Millennium Post

Unfulfilled potential

With the second largest arable land area, India holds great potential for leading the world in food security and production

Unfulfilled potential

It is high time that India formulates a strategy to multiply food production and make food available to its poor millions at affordable prices instead of wasting energy on strategising agricultural marketing. Ranked 102nd in the 'Global Hunger Index' (GHI) of 117 countries, India urgently needs to increase food production. This is possible. India boasts an arable land area of 159.7 million hectares, the world's second-largest, after the US which has 174.45 million hectares. India is far ahead of fourth-placed China having only 103 million hectares. Russia is placed third with 121.78 million hectares. Yet, India's food grains (mostly wheat and rice) production target for 2020-21 is barely 298.3 million tonnes as against China's 347.9 million tonnes. A major consumer of corn, China's corn production target is 250 million tonnes. China is also a major importer of agricultural products, mostly from the US, to feed its people. Going by a report of the US Department of Agriculture (USDA), India is heading toward a record wheat harvest and near-record rice production for 2020-21. Wheat production is forecast at 105 million tonnes while rice production is estimated at 117 million tonnes. In comparison, China's rice production target is 212 million tonnes and wheat output target 135 million tonnes.
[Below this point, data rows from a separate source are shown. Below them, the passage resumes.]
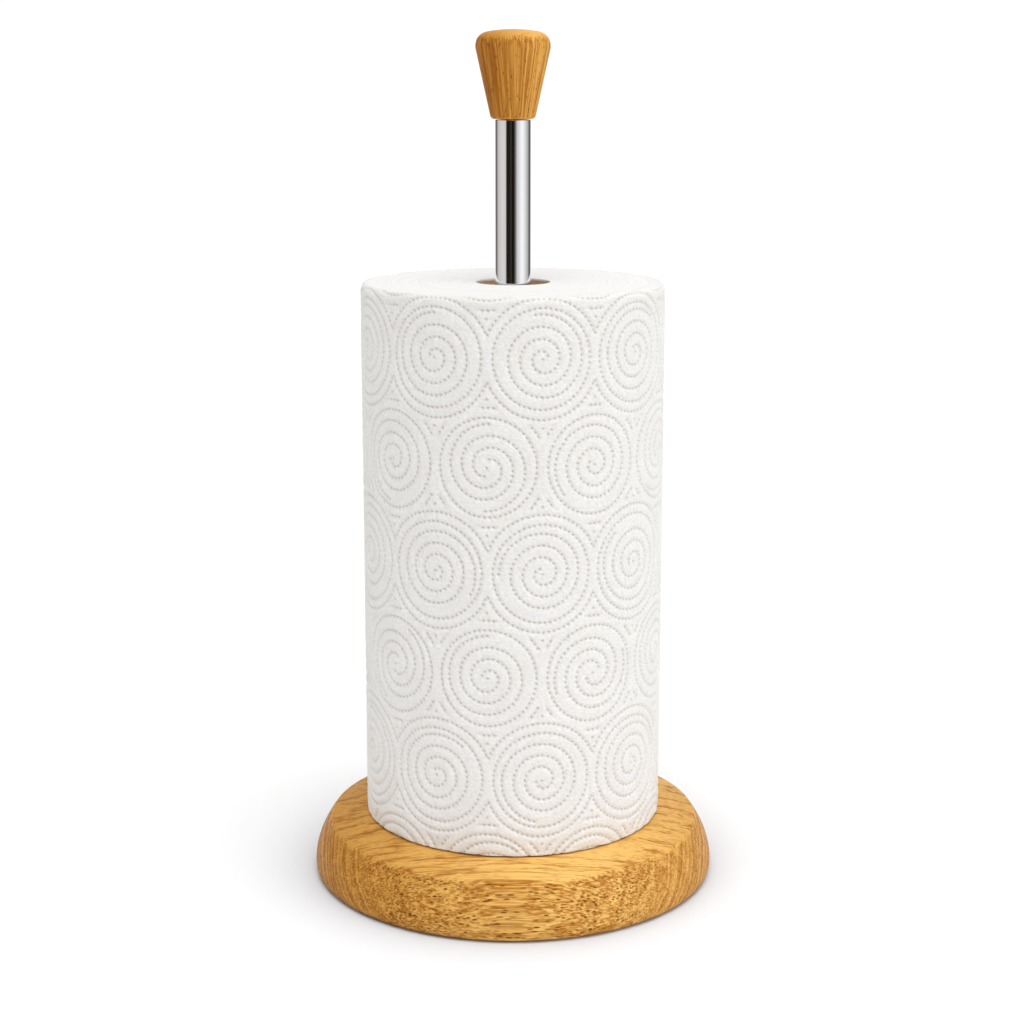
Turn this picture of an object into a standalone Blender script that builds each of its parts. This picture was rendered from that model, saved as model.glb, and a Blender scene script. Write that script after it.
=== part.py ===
"""Countertop paper towel holder.

A turned wooden base on four rubber pads carries a chromed steel post with a turned wooden
knob on its top. A roll of paper towels on its cardboard core stands on the base around the
post, turns there, and lifts off over the knob.

Metres, +Z up. The origin is on the post's axis, in the plane that the pads rest on.
"""

import math

import bmesh
import bpy
from mathutils import Vector

MM = 0.001
GAP = 0.3  # clearance between neighbouring pieces, in mm like every dimension below

# Base
FOOT_PROUD = 1.0  # height of the wood's underside above the table
BASE_SEAT_Z = 33.0
BASE_SEAT_RADIUS = 79.0
BASE_RIM_Z = 29.0
BASE_RIM_RADIUS = 96.4
BASE_RIM_FILLET = 0.8
BASE_WIDEST_RADIUS = 105.3
BASE_WIDEST_Z = 5.2
BASE_UNDER_RADIUS = 103.4
SHOULDER_CONTROL_Z = 16.8
UNDERCUT_CONTROL_Z = 1.9
SOCKET_DEPTH = 8.0
COUNTERBORE_RADIUS = 13.0
COUNTERBORE_DEPTH = 10.0
BOLT_HOLE_RADIUS = 4.5

# Feet
FOOT_RADIUS = 8.0
FOOT_HEIGHT = 2.6
FOOT_CIRCLE_RADIUS = 84.0
FOOT_COUNT = 4
FOOT_EDGE = 0.5

# Post
TUBE_RADIUS = 9.0
TUBE_WALL = 1.2
TUBE_EDGE = 0.3
PLUG_LENGTH = 20.0
KNOB_Z = 394.0

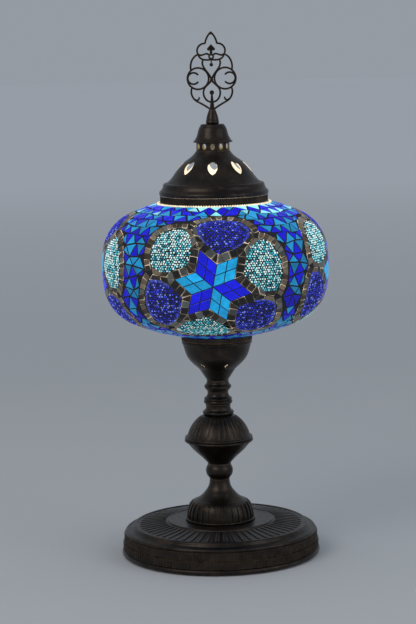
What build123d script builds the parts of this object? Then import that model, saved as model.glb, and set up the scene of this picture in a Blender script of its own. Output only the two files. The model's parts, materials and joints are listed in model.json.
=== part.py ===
from build123d import *
from math import acos, atan2, cos, degrees, hypot, radians, sin, sqrt
import os

# Mosaic glass table lamp: cast base, turned stem, oval mosaic globe, pierced cap and filigree finial.
# Millimetres, +Z up, the lamp's axis on Z, its front towards -Y, felt underside at z = 0.

# ------------------------------------------------------------------ base
felt_radius = 124.0
felt_thick = 2.5
cover_radius = 127.4
cover_thick = 1.5
base_bead_radius = 132.6
base_top_z = 46.0
gadroons = 60
side_teeth = 180
screw_pitch = 80.0                 # pitch radius of the three cover screws
screw_angles = [30, 150, 270]
gland_z = 18.0

# ------------------------------------------------------------------ stem
rod_radius = 5.0
rod_bore = 3.4
stack_bore = 5.2                   # hole through every piece threaded on the rod
foot_ribs = 30
foot_ring_radius = 46.8
foot_z = 49.0
neck_z = 101.0
knop_z = 121.0
flange_z = 152.0
dome_z = 159.0
knop_ribs = 36
collar_low_z = 188.5
collar_mid_z = 203.0
collar_top_z = 217.8
cup_z = 234.0

# ------------------------------------------------------------------ globe
globe_z = 387.0                    # height of the equator
globe_radius = 150.0
globe_half_height = 95.0
side_arc = 180.0                   # outline radius at the equator
side_angle = 8.0                   # half angle of that arc
shoulder_arc = 60.0
coat_thick = 2.4                   # tile and grout on the glass
glass_thick = 2.4
globe_hole_low = 36.0
globe_hole_top = 62.0
coat_low = 47.6
coat_top = 75.8
cup_rim_z = 289.6
cup_rim_top = 294.4
cup_floor_z = 241.0

# ------------------------------------------------------------------ light fitting
rod_top_z = 258.0
holder_top_z = 305.0
bulb_low_z = 283.3
bulb_radius = 30.0
bulb_centre_z = 361.0

# ------------------------------------------------------------------ cap and finial
cap_seat_radius = 69.0
cap_teeth = 120
cap_top_z = 539.4
petal_holes = 8
petal_start = -91.7                # angle of the hole nearest the front
band_holes = 12
crown_z = 550.6
crown_top_z = 574.2
stud_radius = 3.0
spindle_top_z = 592.6
finial_z = 592.0
finial_thick = 3.0
wire_width = 2.5


def polar(centre, radius, angle):
    """A point of the section plane, at an angle in degrees round a centre."""
    return (centre[0] + radius * cos(radians(angle)), centre[1] + radius * sin(radians(angle)))


def toothed(root, tip, teeth):
    """Corner points of a ring of plain V teeth."""
    points = []
    for tooth in range(teeth):
        points.append(polar((0, 0), root, 360 * tooth / teeth))
        points.append(polar((0, 0), tip, 360 * (tooth + 0.5) / teeth))
    return points


def inset(points, thick):
    """The points of a smooth curve moved sideways by the wall thickness, to its left."""
    moved = []
    for i, (x, z) in enumerate(points):
        before = points[max(i - 1, 0)]
        after = points[min(i + 1, len(points) - 1)]
        run = hypot(after[0] - before[0], after[1] - before[1])
        moved.append((x - thick * (after[1] - before[1]) / run, z + thick * (after[0] - before[0]) / run))
    return moved


def sloped_plane(angle, radius, z, tilt):
    """A plane on the surface of a turned part: its normal leans up from the radial line by tilt degrees."""
    out = Vector(cos(radians(angle)), sin(radians(angle)), 0)
    normal = out * cos(radians(tilt)) + Vector(0, 0, sin(radians(tilt)))
    side = Vector(-sin(radians(angle)), cos(radians(angle)), 0)
    return Plane(origin=out * radius + Vector(0, 0, z), x_dir=side, z_dir=normal)


# The globe's outline is five tangent arcs; these are their centres and the angle where two of them meet.
side_centre = (globe_radius - side_arc, globe_z)
shoulder_x = side_centre[0] + (side_arc - shoulder_arc) * cos(radians(side_angle))
shoulder_rise = (side_arc - shoulder_arc) * sin(radians(side_angle))
crown_rise = globe_half_height - shoulder_rise
top_arc = (shoulder_x**2 + crown_rise**2 - shoulder_arc**2) / (2 * (crown_rise - shoulder_arc))
top_angle = degrees(acos(shoulder_x / (top_arc - shoulder_arc)))
top_centre = (0, globe_z + globe_half_height - top_arc)
low_centre = (0, globe_z - globe_half_height + top_arc)


def globe_skin(depth, low_radius, high_radius):
    """Draws the globe's outline at a depth under the tiles, and returns its two ends."""
    arcs = [
        (low_centre, top_arc, -degrees(acos(low_radius / (top_arc - depth))), -top_angle),
        ((shoulder_x, globe_z - shoulder_rise), shoulder_arc, -top_angle, -side_angle),
        (side_centre, side_arc, -side_angle, side_angle),
        ((shoulder_x, globe_z + shoulder_rise), shoulder_arc, side_angle, top_angle),
        (top_centre, top_arc, top_angle, degrees(acos(high_radius / (top_arc - depth)))),
    ]
    ends = []
    for centre, radius, first, last in arcs:
        start = polar(centre, radius - depth, first)
        middle = polar(centre, radius - depth, (first + last) / 2)
        end = polar(centre, radius - depth, last)
        ThreePointArc(start, middle, end)
        ends += [start, end]
    return ends[0], ends[-1]


def glass_top(radius):
    """Height of the bare glass above the shoulder, under the cap."""
    return top_centre[1] + sqrt((top_arc - coat_thick) ** 2 - radius**2)


def glass_low(radius):
    """Height of the glass's underside, over the cup."""
    return low_centre[1] - sqrt((top_arc - coat_thick) ** 2 - radius**2)


# ================================================================== base
with BuildPart() as felt_pad:
    with BuildSketch():
        Circle(felt_radius)
        for angle in screw_angles:
            with Locations(polar((0, 0), screw_pitch, angle)):
                Circle(5.0, mode=Mode.SUBTRACT)
    extrude(amount=felt_thick)
felt_pad.part.label = "felt_pad"

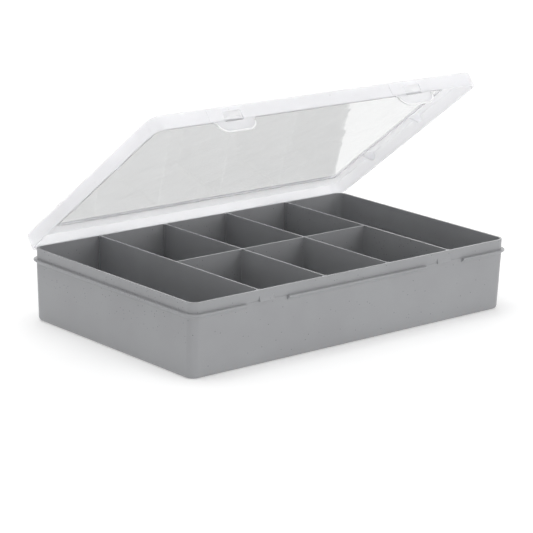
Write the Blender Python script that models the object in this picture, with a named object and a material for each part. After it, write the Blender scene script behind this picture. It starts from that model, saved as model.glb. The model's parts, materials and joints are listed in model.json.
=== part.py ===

Interestingly, the population estimates of both India and China are nearly at the same level of 1.4 billion each. China's staple food production is more than double the quantity produced in India. Yet, India often claims 'surplus' production of rice and wheat and plans for their export as in the case of the current year while the country's poor starve. Few are interested to find out the reasons behind India's grains 'surplus' claims and yet why so little food is available for millions of its poor families. The annual per capita income in China is USD 10,000, five times more than India's USD 2,000. With only 10 per cent of the world's total arable land area, China supports food demands of over 20 per cent of the world population. Unfortunately, no government in India has been able to explain why the country produces such inadequate quantities of food grains and overall feedstocks for such a large number of population. With proper planning and support from the government, India is quite capable of overtaking China as the world's number one food producer, including grains, meat, fish, poultry and milk. A much higher achievable food production level in India could help double its economic growth apart from achieving distributive justice to cover its underfed and undernourished millions.

It is not that India has not achieved much over the decades in food production. But, they have been mostly in pockets to serve those who can afford to buy them. India is second place in the world for milk and rice production. It has also got high classification as a producer of chicken, eggs and beef. However, such achievements helped little to fill the stomach of its hungry millions. India leads the world with the highest farm export growth (21.3 per cent) over the last decade. Paradoxically, nearly 30 per cent of Indian children are 'underweight,' according to the World Health Organisation. The authorities boast about India's growing food exports while the country's underfed millions struggle for a square meal, every day. India is said to be aiming to double farm exports from USD 30 billion to USD 60 billion by 2022, scout new markets hit by COVID-19, and put China at a disadvantage in bilateral farm trade, notes the details of consultations to "recalibrate" the country's agriculture trade policy. India's achievements in food production and export do not explain why it is the lowest-ranked country even among the South Asian nations and way behind the other BRICS countries, the lowest of which is South Africa at 59, in the 2019 Global Hunger Index. China ranks 25th in the index. China's latest food policy is focussed to further fight the state of hunger in the country.

"India's overall rice yields are still well below the world average, with wide variations in productivity among the country's major producing states. Analysts suggest that there is further room for increasing rice productivity in the country by expanding irrigation facilities and further improving the development and adoption of newer varieties and technology," a USDA study report said. Rice consumption in India in 2019-20 was estimated at 102 million tonnes, an increase of only three per cent over the previous year. Consumption is expected to increase further in 2020-21 to 108 million tonnes with the Government pushing more subsidised rice, the USDA said. Rice exports in 2020-21 are forecast to recover to 12 million tonnes on higher exportable supplies.

In this context, it may be pertinent to mention that as late as on February 6, this year, the Chinese Government released its annual policy guidelines on agriculture and rural development known as the 'No 1 Document.' The timing is important in the context of COVID-19 which became a pandemic by then. The Government repeatedly stated that China must be self-reliant in the production of staple grains, namely rice and wheat. This year's 'No 1 Document' stipulates that grain area and production should remain stable in every province in 2020. The minimum support price (MSP) programme will continue to be implemented in major grain-producing regions. Pilot programmes offering full production, cost-based and income-based, insurance will be further expanded in rice, wheat, and corn production areas. The document calls for greater use of high-yield varieties and crop rotation between soybeans and corn. One wishes that the Government of India also produces such a 'No 1 Document', listing the policy guidelines to substantially raise the grain production in the coming years. It should make a clear statement on MSP's future to ensure that more food is made available to the poor at affordable prices.